More Processing, Less Cooking

The biggest change has been in the exponential growth of food processing, preparation and cooking – much of which now takes place in factories rather than the domestic kitchen, as was the case up until the 1980s.

The Swinging Sixties brought with them a period full employment, which resulted in many married women choosing to work full time and this resulted in more disposable income. Oddly, since 1988, the percentage of cooking done by married women hasn’t changed, although many more single men shop for and cook their own food now than they used to in the eighties. So these married women and single men tend to buy a huge amount of ‘ready meals’ – dishes that have been pre-prepared and only need to be heated, commonly known as ‘TV dinners’. The other new area of cooking has been in ‘convenience meals’ which are semi-prepared and need a small amount of preparation at home, for example the meal kits which contain a tomato based spaghetti sauce and fresh chilled pasta, for combination in the kitchen at home.

These meals are viewed as convenient by their consumers but often looked down on by food purists who complain both about the nutrition content of such food and the cost. Many elements of take-away meals are not considered to be as healthy as preparing the same dish at home. As an example, fish and chips, which has been a traditional element in working class lifestyles since the nineteenth century is often considered to be nutritionally dubious because of the deep frying and socially unacceptable because of litter and the anti-social behaviour of eating in the street.
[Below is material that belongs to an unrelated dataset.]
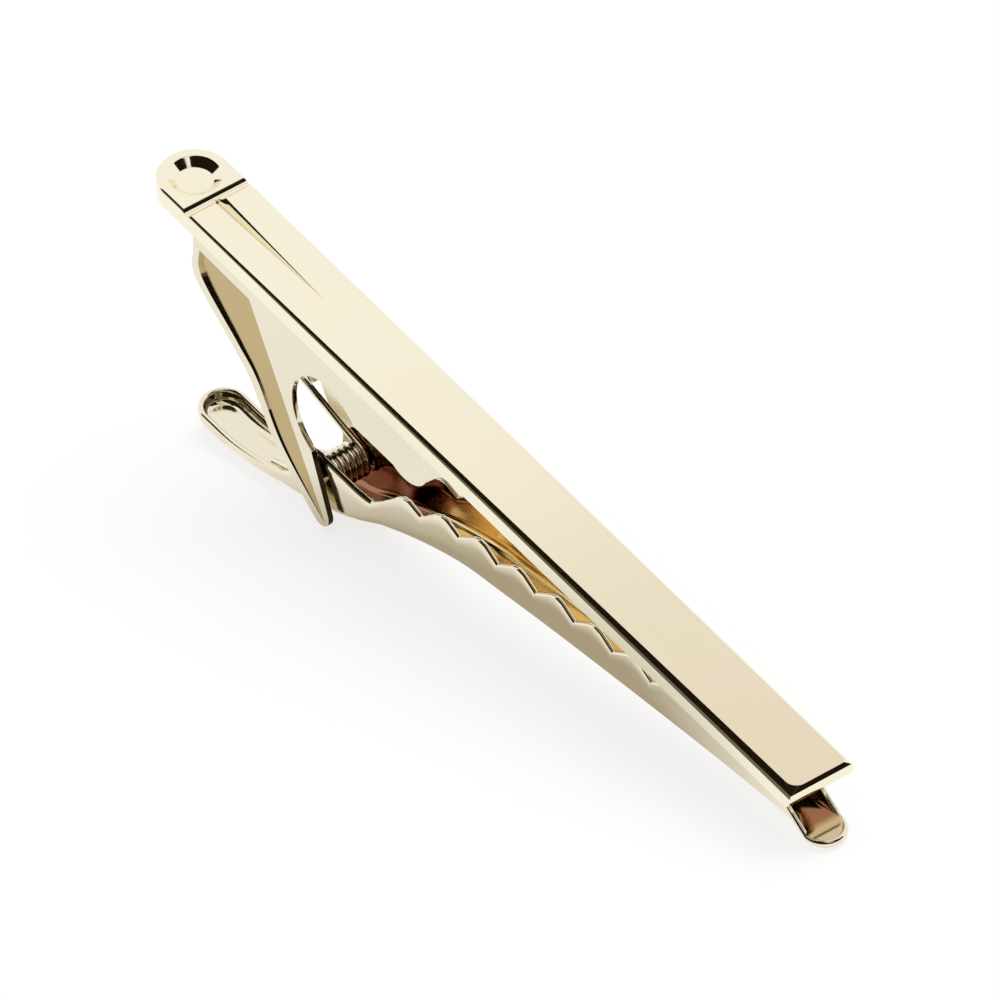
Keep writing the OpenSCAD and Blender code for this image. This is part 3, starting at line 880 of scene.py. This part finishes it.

More Adventure, Less Tradition

Most of us cook much more adventurously than we did twenty years ago, including staple foods and special dishes from around the world in our diets on a regular basis. New additions to our cooking regimes include couscous, sushi and sashimi, raw food cooking and organic meals. We also buy foods that we don’t generally cook at home, such as kebabs, Indian sweets and naan and chapattis.

Above all, we cook more for ourselves than we ever used to. Traditionally women put food on the table for the children when they got home from school and then man of the house when he returned from work. This is definitely no longer true: women cook for their own tastes, to learn new skills, to emulate chefs and meals they’ve seen on TV or in magazines, or just because they want to try cooking a meal that they’ve eaten in a restaurant or on holiday. Cooking is now done by all members of the family, using microwaves and other labour-saving devices and the family dinner or Sunday roast has all but disappeared from our national heritage.